(Entries with parts and joints):
"""

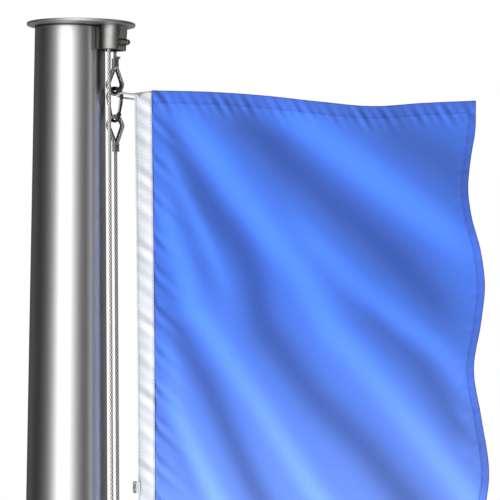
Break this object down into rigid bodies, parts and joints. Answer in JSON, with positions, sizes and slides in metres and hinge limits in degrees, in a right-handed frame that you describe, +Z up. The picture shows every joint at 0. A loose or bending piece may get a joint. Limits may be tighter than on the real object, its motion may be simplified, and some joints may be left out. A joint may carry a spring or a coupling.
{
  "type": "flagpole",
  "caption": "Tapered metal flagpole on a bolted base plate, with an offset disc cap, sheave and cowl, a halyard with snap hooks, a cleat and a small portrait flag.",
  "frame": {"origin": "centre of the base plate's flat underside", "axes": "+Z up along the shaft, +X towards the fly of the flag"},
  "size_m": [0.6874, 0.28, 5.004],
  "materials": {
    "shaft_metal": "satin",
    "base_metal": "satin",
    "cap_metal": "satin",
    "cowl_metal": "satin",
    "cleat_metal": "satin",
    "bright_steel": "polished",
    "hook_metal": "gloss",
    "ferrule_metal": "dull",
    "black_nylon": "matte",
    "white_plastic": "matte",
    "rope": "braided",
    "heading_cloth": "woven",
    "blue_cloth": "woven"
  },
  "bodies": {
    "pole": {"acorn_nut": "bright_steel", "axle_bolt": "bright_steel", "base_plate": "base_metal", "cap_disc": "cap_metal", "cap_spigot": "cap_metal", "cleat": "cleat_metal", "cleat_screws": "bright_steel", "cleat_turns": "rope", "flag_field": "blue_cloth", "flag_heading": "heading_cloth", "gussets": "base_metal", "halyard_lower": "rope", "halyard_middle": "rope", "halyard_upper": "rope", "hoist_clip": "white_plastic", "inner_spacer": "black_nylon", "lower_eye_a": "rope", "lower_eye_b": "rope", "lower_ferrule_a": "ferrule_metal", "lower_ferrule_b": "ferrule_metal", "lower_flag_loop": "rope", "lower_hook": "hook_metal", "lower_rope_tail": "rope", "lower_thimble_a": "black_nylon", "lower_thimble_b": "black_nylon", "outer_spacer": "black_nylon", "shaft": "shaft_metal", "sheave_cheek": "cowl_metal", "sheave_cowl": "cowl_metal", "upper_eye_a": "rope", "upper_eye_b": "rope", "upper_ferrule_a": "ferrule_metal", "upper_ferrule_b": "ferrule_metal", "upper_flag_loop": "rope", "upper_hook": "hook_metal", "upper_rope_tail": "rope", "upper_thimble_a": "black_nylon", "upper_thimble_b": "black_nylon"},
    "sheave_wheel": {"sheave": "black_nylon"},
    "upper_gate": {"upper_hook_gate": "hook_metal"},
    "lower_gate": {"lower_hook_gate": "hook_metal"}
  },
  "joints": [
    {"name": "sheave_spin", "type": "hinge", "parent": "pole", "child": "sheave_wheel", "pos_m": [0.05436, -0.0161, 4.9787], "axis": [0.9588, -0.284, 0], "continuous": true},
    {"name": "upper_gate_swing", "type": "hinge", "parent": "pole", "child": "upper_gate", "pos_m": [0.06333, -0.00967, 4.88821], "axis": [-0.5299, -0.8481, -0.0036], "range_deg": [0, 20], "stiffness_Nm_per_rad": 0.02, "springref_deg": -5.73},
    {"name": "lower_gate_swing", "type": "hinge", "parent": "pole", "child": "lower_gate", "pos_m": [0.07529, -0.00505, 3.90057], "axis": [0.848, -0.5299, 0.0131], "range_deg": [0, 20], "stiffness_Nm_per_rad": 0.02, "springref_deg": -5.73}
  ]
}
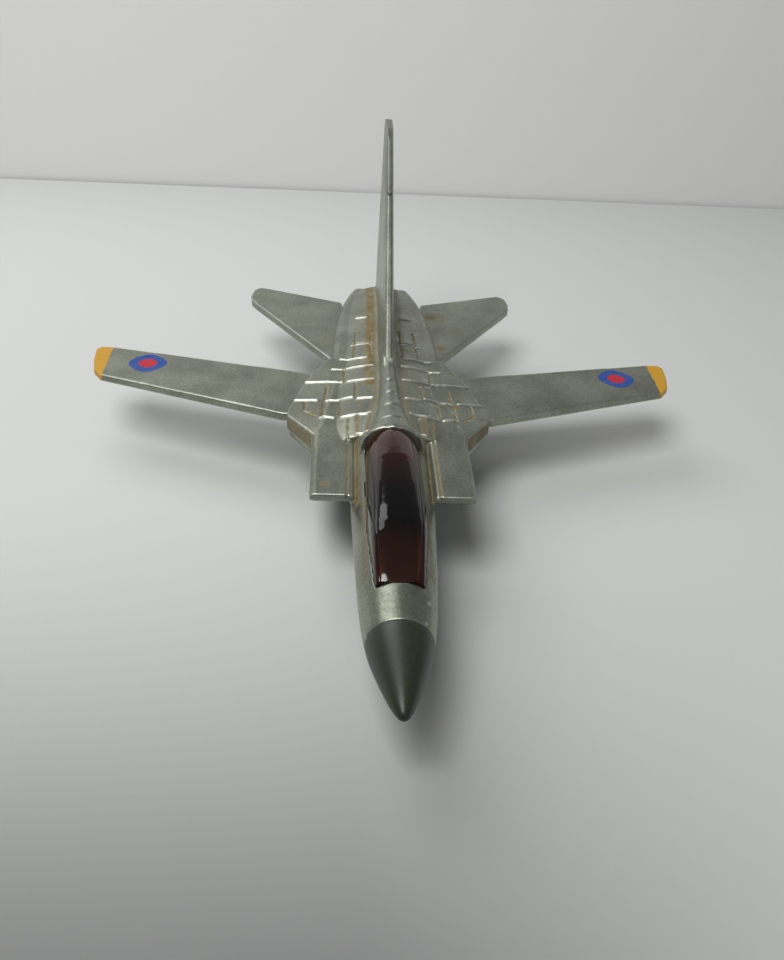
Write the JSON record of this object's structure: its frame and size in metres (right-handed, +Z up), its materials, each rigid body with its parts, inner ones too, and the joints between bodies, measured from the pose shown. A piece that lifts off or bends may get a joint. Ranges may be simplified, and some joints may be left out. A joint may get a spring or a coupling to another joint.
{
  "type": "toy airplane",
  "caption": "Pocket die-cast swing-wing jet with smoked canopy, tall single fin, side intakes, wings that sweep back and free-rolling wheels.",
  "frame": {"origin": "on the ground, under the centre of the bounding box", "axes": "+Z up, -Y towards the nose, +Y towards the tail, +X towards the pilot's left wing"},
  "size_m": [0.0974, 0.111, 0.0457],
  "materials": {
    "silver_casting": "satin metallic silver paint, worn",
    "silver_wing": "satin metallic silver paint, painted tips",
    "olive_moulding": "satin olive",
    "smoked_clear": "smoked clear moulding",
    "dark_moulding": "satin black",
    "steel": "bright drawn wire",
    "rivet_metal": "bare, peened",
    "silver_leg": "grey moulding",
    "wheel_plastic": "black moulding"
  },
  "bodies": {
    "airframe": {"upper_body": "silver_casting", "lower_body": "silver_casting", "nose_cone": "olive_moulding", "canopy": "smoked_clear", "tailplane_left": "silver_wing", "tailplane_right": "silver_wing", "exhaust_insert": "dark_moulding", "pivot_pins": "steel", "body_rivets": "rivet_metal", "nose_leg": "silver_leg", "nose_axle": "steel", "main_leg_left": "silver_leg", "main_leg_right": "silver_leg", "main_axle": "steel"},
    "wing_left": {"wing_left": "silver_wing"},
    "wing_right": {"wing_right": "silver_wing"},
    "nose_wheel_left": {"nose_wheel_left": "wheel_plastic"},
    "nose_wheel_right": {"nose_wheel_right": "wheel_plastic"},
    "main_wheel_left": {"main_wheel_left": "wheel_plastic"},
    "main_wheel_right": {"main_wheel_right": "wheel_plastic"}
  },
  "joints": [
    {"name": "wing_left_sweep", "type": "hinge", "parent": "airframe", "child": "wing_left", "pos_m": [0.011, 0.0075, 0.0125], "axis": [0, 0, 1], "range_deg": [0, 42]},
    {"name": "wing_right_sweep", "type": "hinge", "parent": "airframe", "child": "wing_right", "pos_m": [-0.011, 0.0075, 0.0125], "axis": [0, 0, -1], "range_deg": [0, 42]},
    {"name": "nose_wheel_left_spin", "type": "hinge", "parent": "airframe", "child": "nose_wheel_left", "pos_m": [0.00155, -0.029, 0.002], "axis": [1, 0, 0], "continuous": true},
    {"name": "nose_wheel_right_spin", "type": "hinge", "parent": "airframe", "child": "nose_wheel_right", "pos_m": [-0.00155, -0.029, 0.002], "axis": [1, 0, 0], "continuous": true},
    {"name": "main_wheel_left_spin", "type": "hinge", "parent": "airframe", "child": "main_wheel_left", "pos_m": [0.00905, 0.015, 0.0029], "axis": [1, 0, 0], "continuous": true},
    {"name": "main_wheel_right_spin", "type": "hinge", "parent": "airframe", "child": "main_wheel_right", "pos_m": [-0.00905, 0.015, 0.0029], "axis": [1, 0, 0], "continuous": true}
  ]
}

"""

(Instructions for the task):
Return all of the above records exactly, leaving no line out.

(The completed task):
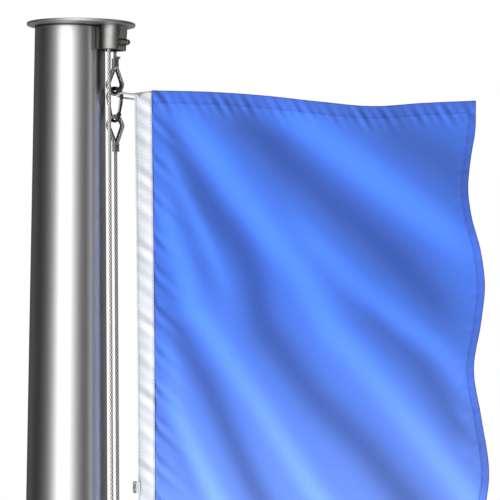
Break this object down into rigid bodies, parts and joints. Answer in JSON, with positions, sizes and slides in metres and hinge limits in degrees, in a right-handed frame that you describe, +Z up. The picture shows every joint at 0. A loose or bending piece may get a joint. Limits may be tighter than on the real object, its motion may be simplified, and some joints may be left out. A joint may carry a spring or a coupling.
{
  "type": "flagpole",
  "caption": "Tapered metal flagpole on a bolted base plate, with an offset disc cap, sheave and cowl, a halyard with snap hooks, a cleat and a small portrait flag.",
  "frame": {"origin": "centre of the base plate's flat underside", "axes": "+Z up along the shaft, +X towards the fly of the flag"},
  "size_m": [0.6874, 0.28, 5.004],
  "materials": {
    "shaft_metal": "satin",
    "base_metal": "satin",
    "cap_metal": "satin",
    "cowl_metal": "satin",
    "cleat_metal": "satin",
    "bright_steel": "polished",
    "hook_metal": "gloss",
    "ferrule_metal": "dull",
    "black_nylon": "matte",
    "white_plastic": "matte",
    "rope": "braided",
    "heading_cloth": "woven",
    "blue_cloth": "woven"
  },
  "bodies": {
    "pole": {"acorn_nut": "bright_steel", "axle_bolt": "bright_steel", "base_plate": "base_metal", "cap_disc": "cap_metal", "cap_spigot": "cap_metal", "cleat": "cleat_metal", "cleat_screws": "bright_steel", "cleat_turns": "rope", "flag_field": "blue_cloth", "flag_heading": "heading_cloth", "gussets": "base_metal", "halyard_lower": "rope", "halyard_middle": "rope", "halyard_upper": "rope", "hoist_clip": "white_plastic", "inner_spacer": "black_nylon", "lower_eye_a": "rope", "lower_eye_b": "rope", "lower_ferrule_a": "ferrule_metal", "lower_ferrule_b": "ferrule_metal", "lower_flag_loop": "rope", "lower_hook": "hook_metal", "lower_rope_tail": "rope", "lower_thimble_a": "black_nylon", "lower_thimble_b": "black_nylon", "outer_spacer": "black_nylon", "shaft": "shaft_metal", "sheave_cheek": "cowl_metal", "sheave_cowl": "cowl_metal", "upper_eye_a": "rope", "upper_eye_b": "rope", "upper_ferrule_a": "ferrule_metal", "upper_ferrule_b": "ferrule_metal", "upper_flag_loop": "rope", "upper_hook": "hook_metal", "upper_rope_tail": "rope", "upper_thimble_a": "black_nylon", "upper_thimble_b": "black_nylon"},
    "sheave_wheel": {"sheave": "black_nylon"},
    "upper_gate": {"upper_hook_gate": "hook_metal"},
    "lower_gate": {"lower_hook_gate": "hook_metal"}
  },
  "joints": [
    {"name": "sheave_spin", "type": "hinge", "parent": "pole", "child": "sheave_wheel", "pos_m": [0.05436, -0.0161, 4.9787], "axis": [0.9588, -0.284, 0], "continuous": true},
    {"name": "upper_gate_swing", "type": "hinge", "parent": "pole", "child": "upper_gate", "pos_m": [0.06333, -0.00967, 4.88821], "axis": [-0.5299, -0.8481, -0.0036], "range_deg": [0, 20], "stiffness_Nm_per_rad": 0.02, "springref_deg": -5.73},
    {"name": "lower_gate_swing", "type": "hinge", "parent": "pole", "child": "lower_gate", "pos_m": [0.07529, -0.00505, 3.90057], "axis": [0.848, -0.5299, 0.0131], "range_deg": [0, 20], "stiffness_Nm_per_rad": 0.02, "springref_deg": -5.73}
  ]
}
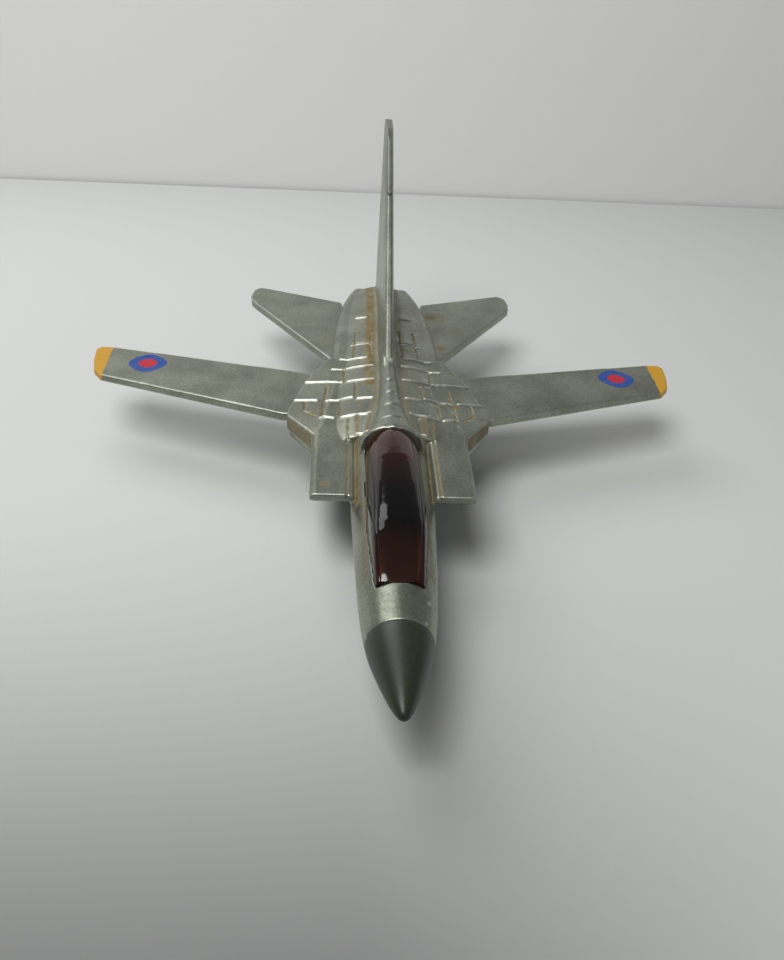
Write the JSON record of this object's structure: its frame and size in metres (right-handed, +Z up), its materials, each rigid body with its parts, inner ones too, and the joints between bodies, measured from the pose shown. A piece that lifts off or bends may get a joint. Ranges may be simplified, and some joints may be left out. A joint may get a spring or a coupling to another joint.
{
  "type": "toy airplane",
  "caption": "Pocket die-cast swing-wing jet with smoked canopy, tall single fin, side intakes, wings that sweep back and free-rolling wheels.",
  "frame": {"origin": "on the ground, under the centre of the bounding box", "axes": "+Z up, -Y towards the nose, +Y towards the tail, +X towards the pilot's left wing"},
  "size_m": [0.0974, 0.111, 0.0457],
  "materials": {
    "silver_casting": "satin metallic silver paint, worn",
    "silver_wing": "satin metallic silver paint, painted tips",
    "olive_moulding": "satin olive",
    "smoked_clear": "smoked clear moulding",
    "dark_moulding": "satin black",
    "steel": "bright drawn wire",
    "rivet_metal": "bare, peened",
    "silver_leg": "grey moulding",
    "wheel_plastic": "black moulding"
  },
  "bodies": {
    "airframe": {"upper_body": "silver_casting", "lower_body": "silver_casting", "nose_cone": "olive_moulding", "canopy": "smoked_clear", "tailplane_left": "silver_wing", "tailplane_right": "silver_wing", "exhaust_insert": "dark_moulding", "pivot_pins": "steel", "body_rivets": "rivet_metal", "nose_leg": "silver_leg", "nose_axle": "steel", "main_leg_left": "silver_leg", "main_leg_right": "silver_leg", "main_axle": "steel"},
    "wing_left": {"wing_left": "silver_wing"},
    "wing_right": {"wing_right": "silver_wing"},
    "nose_wheel_left": {"nose_wheel_left": "wheel_plastic"},
    "nose_wheel_right": {"nose_wheel_right": "wheel_plastic"},
    "main_wheel_left": {"main_wheel_left": "wheel_plastic"},
    "main_wheel_right": {"main_wheel_right": "wheel_plastic"}
  },
  "joints": [
    {"name": "wing_left_sweep", "type": "hinge", "parent": "airframe", "child": "wing_left", "pos_m": [0.011, 0.0075, 0.0125], "axis": [0, 0, 1], "range_deg": [0, 42]},
    {"name": "wing_right_sweep", "type": "hinge", "parent": "airframe", "child": "wing_right", "pos_m": [-0.011, 0.0075, 0.0125], "axis": [0, 0, -1], "range_deg": [0, 42]},
    {"name": "nose_wheel_left_spin", "type": "hinge", "parent": "airframe", "child": "nose_wheel_left", "pos_m": [0.00155, -0.029, 0.002], "axis": [1, 0, 0], "continuous": true},
    {"name": "nose_wheel_right_spin", "type": "hinge", "parent": "airframe", "child": "nose_wheel_right", "pos_m": [-0.00155, -0.029, 0.002], "axis": [1, 0, 0], "continuous": true},
    {"name": "main_wheel_left_spin", "type": "hinge", "parent": "airframe", "child": "main_wheel_left", "pos_m": [0.00905, 0.015, 0.0029], "axis": [1, 0, 0], "continuous": true},
    {"name": "main_wheel_right_spin", "type": "hinge", "parent": "airframe", "child": "main_wheel_right", "pos_m": [-0.00905, 0.015, 0.0029], "axis": [1, 0, 0], "continuous": true}
  ]
}